This Grade II listed villa in Islington, London was extended and refurbished to create a home with generous spaces for gathering and family life.
The rear extension is designed as a stone pavilion. Agglomerate stone forms a plinth upon which limestone piers rise, forming the structure of the extension. The natural stone was locally sourced and selected for its low embodied energy.
Heavy oak framed glazing follows the proportions of the historic facade with a large pivot hinge door opening onto the terrace.
Externally an oversized concrete header was honed to reveal limestone quarried in Derbyshire, its visual weight suggesting permanence.
The existing rear lightwell has been extended to form a stepped sunken terrace of bush-hammered stone appearing to have been carved into a rock face. The terrace curves to follow the sun’s path throughout the afternoon in a series of benches bathed in light.
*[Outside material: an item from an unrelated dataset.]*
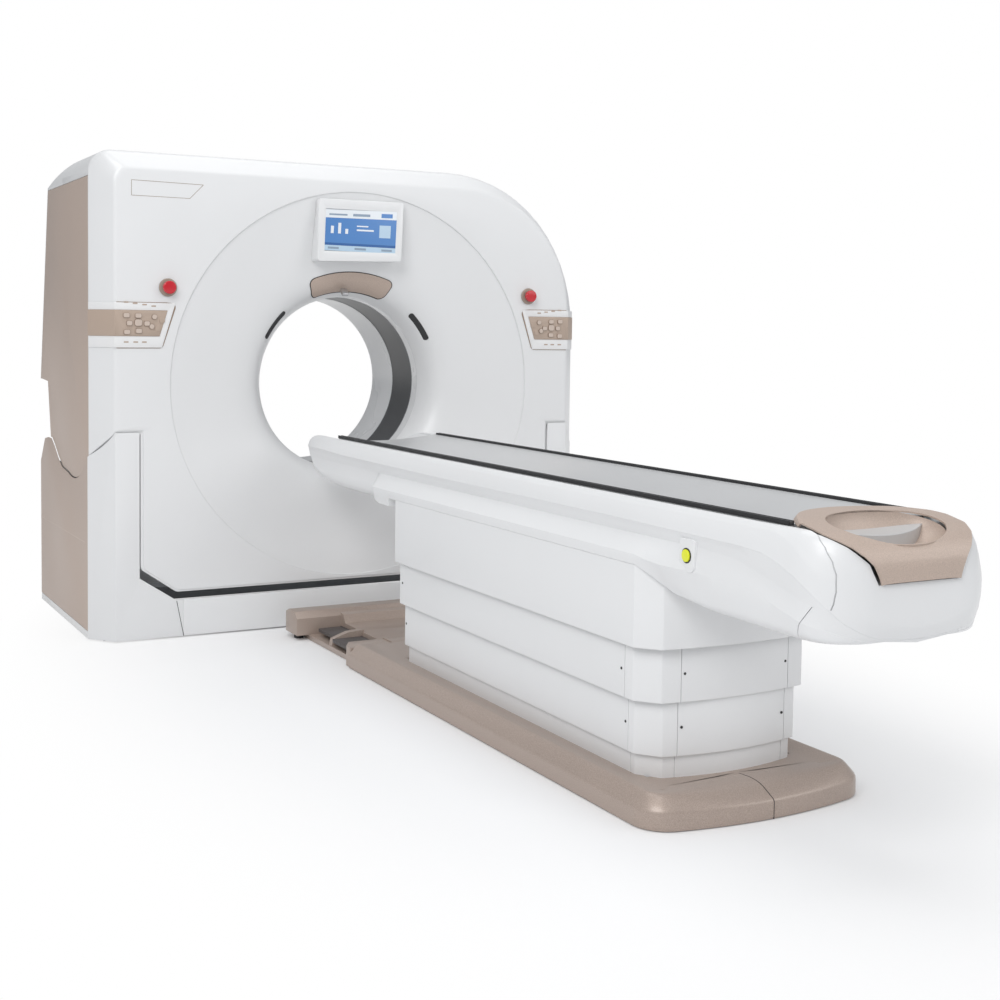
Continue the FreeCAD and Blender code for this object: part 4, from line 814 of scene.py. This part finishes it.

Previously the lower ground floor was divided into smaller dark spaces, which have been opened up and replaced with a kitchen centred around a four-metre-long stone island.
A secluded room for yoga provides a contemplative space, with an expansive view of the sky inspired by James Turrell’s skyspace structures.
The bathrooms continue the notion of carved-out spaces. The rich textures of limestone and Tadelakt walls create cave-like monastic rooms dedicated to the daily rituals of ablution.